Into the Uncut Grass
- First edition cover
- Author: Trevor Noah
- Illustrator: Sabina Hahn
- Publisher: One World/Random House
- Publication date: October 8, 2024
- Pages: 128
- ISBN: 978-0-593-72996-0

= Into the Uncut Grass =

2024 children book by Trevor Noah

Into The Uncut Grass is a 2024 children's book by South African comedian Trevor Noah and illustrated by Sabina Hahn.

== Background ==
Trevor Noah noted that he always wanted to write a children's book and the book was his own way of tackling "the most complicated subject, which is conflict resolution, using one of the more, I would say like the nine subjects in our lives, which is just like kids who don’t want to do something that their parents want them to do."
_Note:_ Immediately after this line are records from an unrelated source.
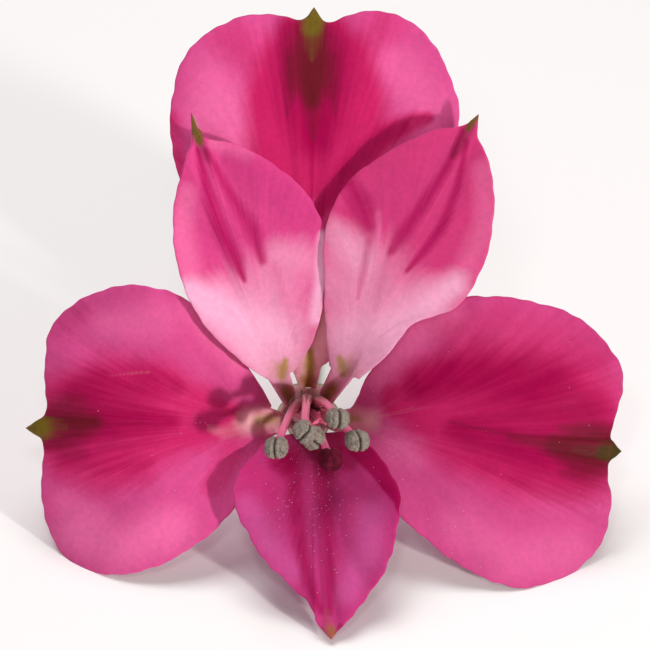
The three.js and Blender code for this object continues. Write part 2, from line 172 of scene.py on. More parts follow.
@dataclass
class Skin:
    """A closed surface before it becomes a mesh.

    Attributes:
        points: the vertices, in the part's frame, in millimetres.
        faces: arrays of corner numbers, one array for each number of corners.
        uv: two coordinates of each vertex on its own surface.
        marks: named sets of three values for each vertex, which the finish reads.
    """

    points: Array
    faces: list[Array]
    uv: Array
    marks: dict[str, Array] = field(default_factory=dict)

    def volume(self) -> float:
        """The volume enclosed, as the sum of the cones from the origin to each face's fan of triangles."""
        total = 0.0
        for faces in self.faces:
            for i in range(1, faces.shape[1] - 1):
                a, b, c = (self.points[faces[:, k]] for k in (0, i, i + 1))
                total += float(np.sum(a * np.cross(b, c))) / 6
        return total

    def piece(self, name: str, node: str, material: bpy.types.Material) -> bpy.types.Object:
        """Makes the object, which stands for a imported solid.

        Args:
            name: the piece's name.
            node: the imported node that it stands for, or "" if it stands for none.
            material: its finish.

        Returns:
            The object, with its place in its mesh.
        """
        if self.volume() < 0:
            self.faces = [faces[:, ::-1] for faces in self.faces]
        corners = np.concatenate([faces.ravel() for faces in self.faces])
        sizes = np.concatenate([np.full(len(faces), faces.shape[1]) for faces in self.faces])
        mesh = bpy.data.meshes.new(name)
        mesh.vertices.add(len(self.points))
        mesh.vertices.foreach_set("co", (self.points * MM).astype(np.float32).ravel())
        mesh.loops.add(len(corners))
        mesh.loops.foreach_set("vertex_index", corners.astype(np.int32))
        mesh.polygons.add(len(sizes))
        mesh.polygons.foreach_set("loop_start", (np.cumsum(sizes) - sizes).astype(np.int32))
        mesh.update(calc_edges=True)
        mesh.validate()
        mesh.shade_smooth()
        layer = mesh.uv_layers.new(name=UV_LAYER)
        layer.data.foreach_set("uv", self.uv[corners].astype(np.float32).ravel())
        for key, values in self.marks.items():
            solid = np.ones((len(self.points), 1))
            attribute = mesh.attributes.new(key, "FLOAT_COLOR", "POINT")
            attribute.data.foreach_set("color", np.hstack([values, solid]).astype(np.float32).ravel())
        mesh.materials.append(material)
        made = bpy.data.objects.new(name, mesh)
        bpy.context.scene.collection.objects.link(made)
        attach(made, BODY)
        if node:
            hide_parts(node)
        log.info("%s: %d faces, %.1f cubic mm", name, len(sizes), abs(self.volume()))
        return made


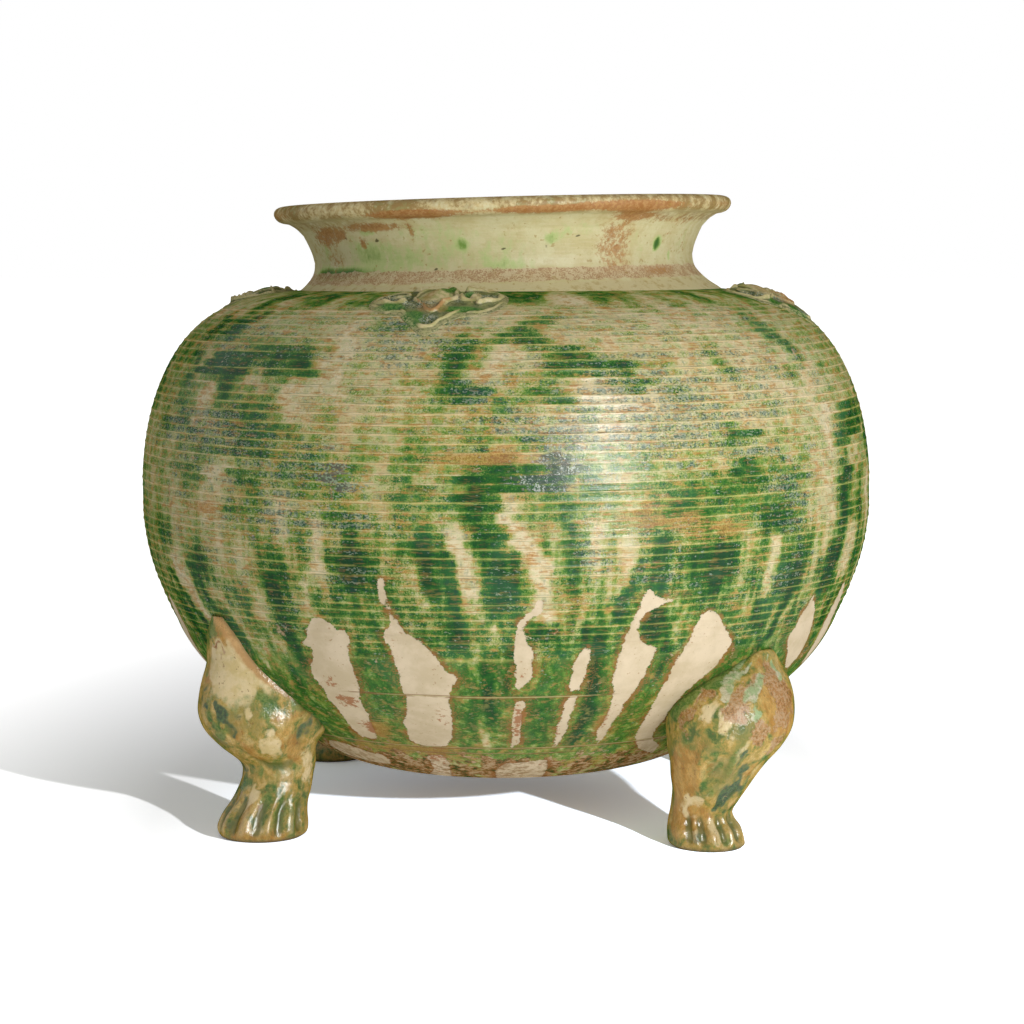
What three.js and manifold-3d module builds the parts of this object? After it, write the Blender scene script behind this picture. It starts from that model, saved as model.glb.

Although The Guardian referred to Into the Uncut Grass as "a spiritual successor" to Noah's 2016 book Born a Crime, the book is not directly based on Noah's life experiences.

== Publication history ==
Into the Uncut Grass was illustrated by Sabina Hahn and was published by Oneworld Publications.

== Reception ==
Into the Uncut Grass received a four star rating from Common Sense Media's Joly Herman. Kirkus Reviews called it "a sweet bedtime story".

Libby D'Orvilliers, writing for The Rider, referred to the book's illustrations as "simplistic and cute, offering imaginative stills that capture the essence of a child’s curiosity".